Rocky Neck, Gloucester, 1916

Stuart Davis

Oil on canvas
23 × 19 inches

Signed and dated (lower right): Stuart Davis 1916

Provenance

The Regis Collection, Minneapolis, 1996
Private collection, Palm Beach, 2001

This striking representation of Gloucester was painted by Stuart Davis during the summer of 1916. Rocky Neck, Gloucester, a relatively early work in Davis’s oeuvre, bears hallmarks of youthful experimentation.  At this moment, Davis was working through diverse influences from European art, which he had seen three years earlier at the International Exhibition of Modern Art (The Armory Show of 1913). While Davis had been aware of modern styles such as Post-Impressionism, Fauvism, and cubism, the opportunity to see so much of this work in one exhibition had an enormous impact on his style. He stated,

“I was enormously excited by the show and responded particularly to Gauguin, van Gogh, and Matisse because broad stylization of form and the non-imitative use of color were already practices within my experience.  I also sensed an objective order in these works which I felt was lacking in my own . . . I resolved that I would quite definitely have to become a ‘modern artist.”

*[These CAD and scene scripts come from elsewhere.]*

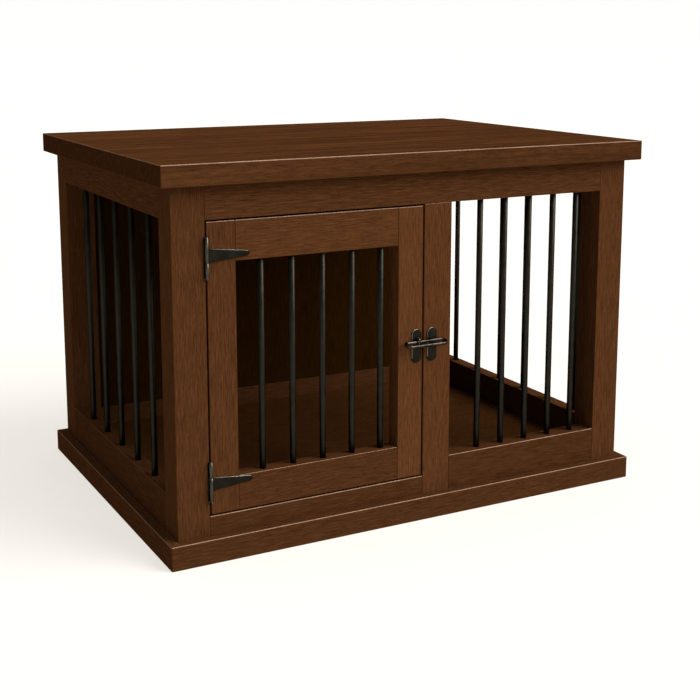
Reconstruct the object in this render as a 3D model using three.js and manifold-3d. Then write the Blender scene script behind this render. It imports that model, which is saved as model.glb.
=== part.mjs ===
// A furniture-style dog crate: a solid top on four posts, barred sides and window, a solid back,
// and an inset barred door on strap hinges with a ring latch. Millimetres, +Z up.
// The origin is on the floor under the crate's centre. The front, with the door, faces -Y.

import * as THREE from 'three';
import { mergeVertices } from 'three/addons/utils/BufferGeometryUtils.js';
import Module from 'manifold-3d';

const wasm = await Module();
wasm.setup();

// ---- driving dimensions ----

const FRAME_WIDTH = 912; // over the posts, along X
const FRAME_DEPTH = 660; // over the posts, along Y
const HEIGHT = 666;
const GAP = 0.3; // left between pieces that touch
const POST = 57; // square corner posts

const TOP_THICKNESS = 36;
const TOP_OVERHANG = 22;

const PLINTH_HEIGHT = 42;
const PLINTH_THICKNESS = 18;

const FRONT_THICKNESS = 36; // front rails and centre stile
const SIDE_THICKNESS = 28;
const REAR_THICKNESS = 28;
const RAIL_FOOT = 8; // bottom edge of the lower rails, behind the plinth
const TOP_RAIL_BOTTOM = 572.5;
const SILL_TOP = 75.7; // rail under the door
const WINDOW_SILL_TOP = 105.8; // rail under the fixed window
const SIDE_SILL_TOP = 108;
const REAR_SILL_TOP = 90;
const CENTRE_STILE = [12, 68]; // left and right edges of the stile beside the door

const DOOR_GAP = 3;
const DOOR_THICKNESS = 30;
const DOOR_STILE = 49.5;
const DOOR_OPENING = [138.5, 502.8]; // lower and upper edges of the barred opening

const TENON_THICKNESS = 10;
const TENON_LENGTH = 20;
const TENON_SHOULDER = 8;
const PANEL_THICKNESS = 12;
const PANEL_SETBACK = 4; // from the rear rails' inner face
const GROOVE_DEPTH = 6;

const FLOOR_THICKNESS = 11.7;
const FLOOR_BOARDS = ['front', 'rear'];
const CLEAT = 20;
const POST_CLEARANCE = 1; // between the floor boards and the posts

const BAR_RADIUS = 5.5;
const BAR_HOLE_DEPTH = 12;
const DOOR_BARS = { count: 5, middle: -181.9, spacing: 57 };
const WINDOW_BARS = { count: 5, middle: 248, spacing: 54 };
const LEFT_BARS = { count: 5, middle: 0, spacing: 91 };
const RIGHT_BARS = { count: 6, middle: 3, spacing: 89 };

const HINGE = {
  radius: 3.3,
  bore: 1.85,
  pin: 1.5,
  standOff: 0.3, // between the barrel and the door's face
  edgeOffset: 1.3, // from the door's edge to the pin's axis
  doorKnuckle: [-11.5, 30], // along the barrel, from the strap's centre line
  frameKnuckle: [-37.5, -11.8],
  strapLength: 75.3, // from the pin's axis
  strapThickness: 3,
  rootHalfHeight: 11.5,
  tipHalfHeight: 4.5,
  leafThickness: 1.55,
  leafWidth: 26,
  headRadius: 3,
  headHeight: 1.8,
};
const UPPER_HINGE_HEIGHT = 515;
const LOWER_HINGE_HEIGHT = 132;

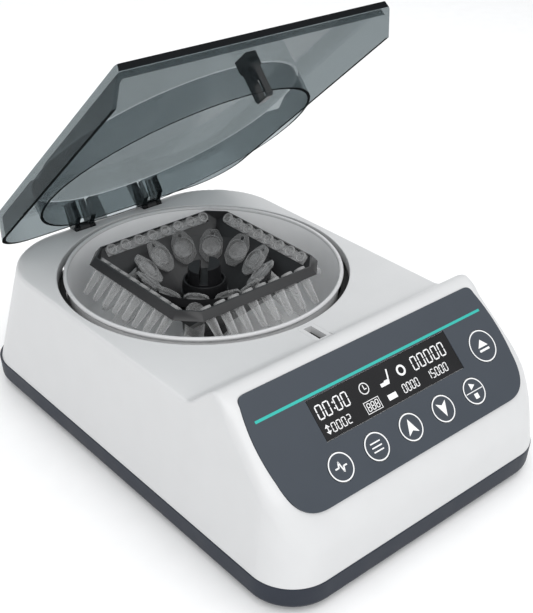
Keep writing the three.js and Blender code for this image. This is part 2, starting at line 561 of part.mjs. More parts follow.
// A flared lip round the frame, over the tubes: a closed profile of [offset, z] points swept round it.
function tubeGuard() {
  const { root, reach, edgeZ, thick } = GUARD;
  const profile = [
    [root, FRAME.top], [0, FRAME.top], [reach, edgeZ], [reach - thick * 0.7, edgeZ - thick * 0.5], [root, FRAME.top - thick],
  ];
  const rings = profile.map(([offset, z]) =>
    squareCorners(FRAME.half + offset, FRAME.chamfer + offset * (2 - Math.SQRT2)).map(([x, y]) => [x, y, z]));
  const corners = rings[0].length;
  const index = [];
  rings.forEach((ring, i) => {
    const next = ((i + 1) % rings.length) * corners;
    for (let j = 0; j < corners; j += 1) {
      const k = (j + 1) % corners;
      index.push(i * corners + j, next + j, next + k, i * corners + j, next + k, i * corners + k);
    }
  });
  const geometry = new THREE.BufferGeometry();
  geometry.setAttribute('position', new THREE.Float32BufferAttribute(rings.flat(2), 3));
  geometry.setIndex(index);
  return geometry;
}

function rotorBody() {
  const block = plate(squareOutline(FRAME.half, FRAME.chamfer), 40, FRAME.top);
  let body = solid(block).intersect(solid(squareDish(SHELF.low, 70)));
  body = cut(body, squareDish(SHELF.high, 70));
  const wall = cut(solid(plate(squareOutline(FRAME.half, FRAME.chamfer), FRAME.bottom, FRAME.top)),
    plate(squareOutline(FRAME.half - FRAME.wall, FRAME.chamfer - 0.5), FRAME.bottom - 1, FRAME.top + 1));
  const { rise, inner, outer, thick } = CONE;
  const dish = turned([
    [0, 38], [inner, 38], [inner, inner + rise - thick - 4], [outer, outer + rise - thick],
    [outer, outer + rise], [inner, inner + rise], [inner, 62], [0, 62],
  ], 36);
  body = body.add(wall).add(solid(dish));
  const tools = [rodZ(MOTOR.shaft + GAP, 30, 41, 0, 0, 16), rodZ(3 + GAP, 30, 70, 0, 0, 16)];
  tubeTurns.forEach((turn) => {
    tools.push(leaning(rodZ(MICRO.body + GAP, -40, 12, 0, 0, 12), MICRO.r, MICRO.z, turn));
  });
  const slotHalf = stripOffsets[STRIP.tubes - 1] + 3.2;
  sides.forEach((turn) => {
    tools.push(leaning(box(-3.1, 3.1, -slotHalf, slotHalf, -14, 0), STRIP.s, STRIP.z, turn));
  });
  return cut(body, ...tools).add(solid(tubeGuard()));
}
add(spin, 'rotor_body', rotorBody(), BLACK_PLASTIC);

function pcrStrip(turn) {
  let strip = solid(box(-2.2, 2.8, -STRIP.bar / 2, STRIP.bar / 2, -0.5, 0.4));
  stripOffsets.forEach((offset) => {
    strip = strip.add(solid(rodZ(2.9, -0.5, 1.3, 0, offset, 8)));
    strip = strip.add(solid(rodZ(1.6, -20, 0, 0, offset, 6, 2.75)));
  });
  return leaning(geometryOf(strip), STRIP.s, STRIP.z, turn);
}
sides.forEach((turn, i) => add(spin, `pcr_strip_${i + 1}`, pcrStrip(turn), CLEAR_PP));

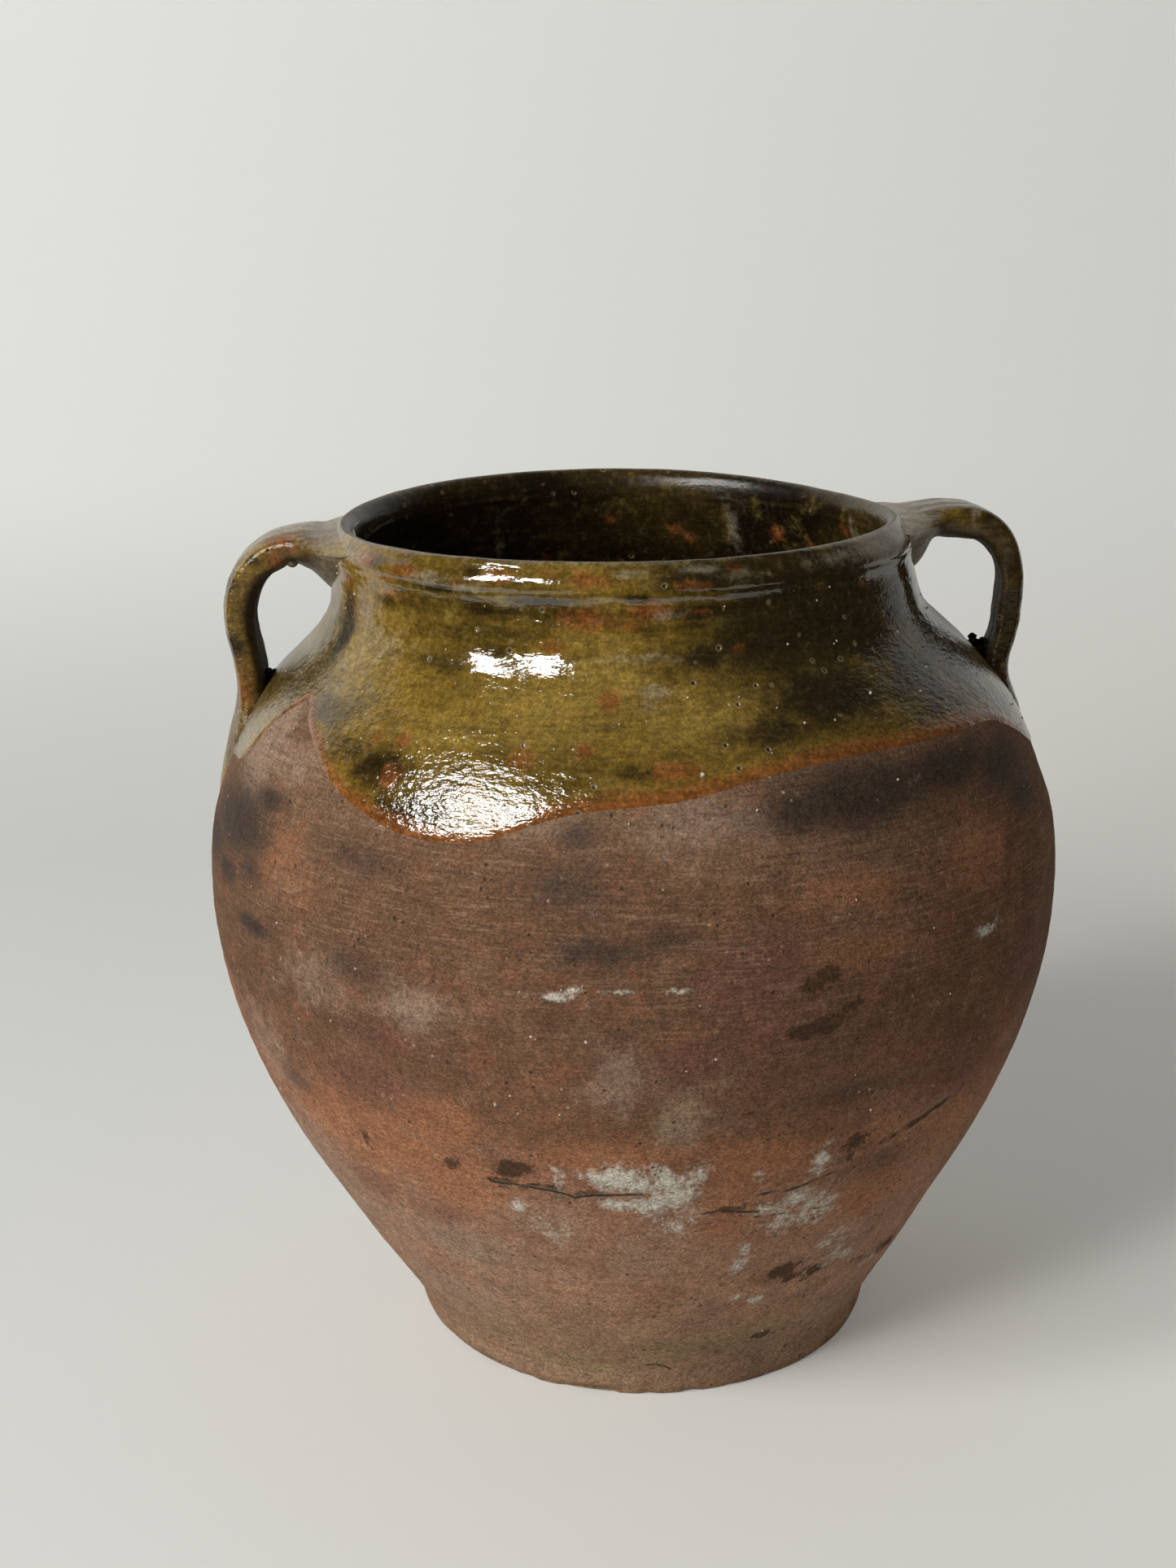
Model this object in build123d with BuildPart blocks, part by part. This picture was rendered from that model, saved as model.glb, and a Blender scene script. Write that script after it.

Compositionally, Rocky Neck, Gloucester, is daring and dramatic.  Seen from a nearly arial vantage point, Davis amasses all the buildings on top of one another into a compact neighborhood that spans the entire canvas.  Doors, windows, and chimneys spot across the colorful building facades. A yellow road winds and fractures between the buildings as it cascades down the left side of the painting pressing buildings to the side and up against the water’s edge. Secondary to the architecture of Gloucester, Davis has composed the water from ribbons of expressive thick paint in dark blues.

Davis’s artistic influences are palpably visible. Broad areas of incongruent, expressive, flat color in the buildings remind us of Gauguin, van Gogh, and Matisse, the triumvirate quoted from Davis above. The thick and energetic paint application and the simplified shapes of the pictorial elements are further lessons gleaned from these sources. Similarly the compressed and tilted picture plane is reminiscent of modern French art.

A human presence is limited to the impression of two small figures in green, perched on a balcony on the center right.  Davis was clearly more interested in a formal exploration of the shapes of the buildings, discordant colors, and the water.  Painted six years after he started art school and yet remarkably successful, Rocky Neck, Gloucester testifies to the achievements of Davis’s extraordinary skill and confidence.